New 'don't be evil' browser plug-in adds rivals to Google's social search results.

Facebook, Twitter engineers ‘improve’ Google social search

A team of engineers from social networks Facebook, Twitter and MySpace have created a web browser which they say increases the relevance of Google’s social search results by adding services other than Google+.

"How much better would social search be if Google surfaced results from all across the web? The results speak for themselves," reads the introduction of the web page Focus on the user.

Described as unofficial project from engineers at rival social networks, the site complained that searching for "cooking" should indeed show a hit from celebrity chef Jamie Oliver but the energetically updated Twitter account would be a better result than Oliver’s neglected Google+ profile.

Following the arrival of Google’s ‘Plus Your World’ social expansion, rivals such as Twitter lambasted the decision not to include organic web hits to their own web sites, arguing that the changes made it harder to find relevant information and would be ‘bad for users’.

Google said that Twitter had itself decided not to renew an agreement to provide data to enable search. Twitter and other social rivals apparently don’t want to provide a data feed to Google but would still like the search giant to provide a high search ranking regardless.

The squabble is largely related to the fact that Google merely indexing the public web pages, as rivals would like, means they retain control over their user’s data.

Google could, as the ‘Don’t be evil’ search tweak demonstrates, achieve the same result for search by displaying web hits for social rivals. The site does betray a tinge of sour grapes through the language as well as the strategy of promoting a search transform bookmark ahead of a browser plug-in, presumably designed to highlight the before and after effect.

It isn’t entirely clear if Google’s current strategy of favoring Google+ is principally aimed at bolstering take up of the world’s newest social network or if there are genuine business concerns at play, as Google suggests.

At any rate, it’s hard to argue that Google’s search results should not look a lot more like those advocated by the anonymous ‘focus on the user’ engineers. Quite why it doesn’t is most like a side effect of the ongoing war of ownership of data between the leading internet companies.

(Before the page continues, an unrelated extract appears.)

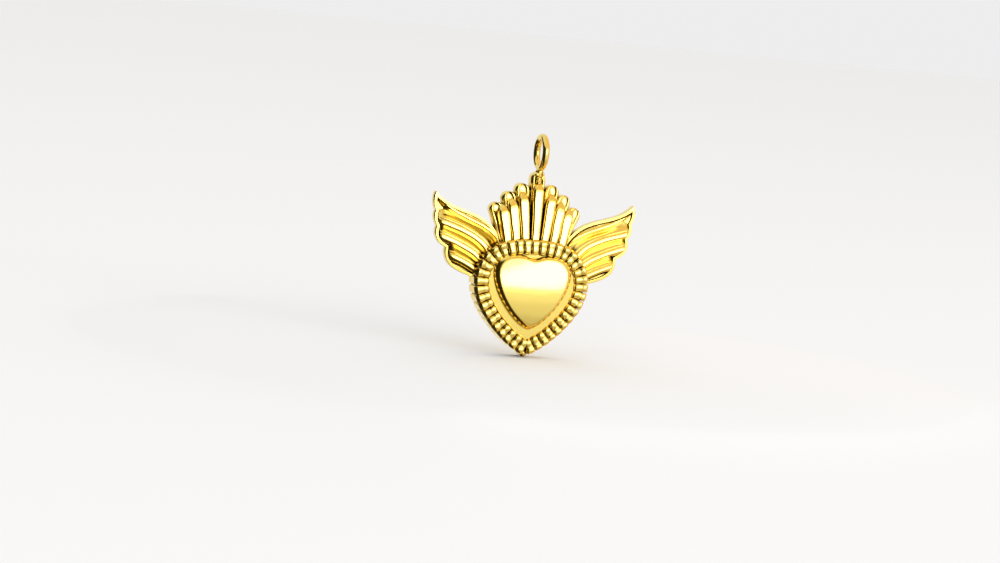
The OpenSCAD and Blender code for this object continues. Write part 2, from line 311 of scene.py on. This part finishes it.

Google CEO Larry Page recently revealed that Google’s network now has 90 million users. Given Google’s power at effectively shunting existing users of Google’s services into Google+, that figure might not be worth very much alone but Page also said a more useful statistic, ‘engagement’, had been ‘growing tremendously’ with 60 per cent of users using the service daily, and 80 per cent weekly.

The recent search engine changes look set to provide a further boost.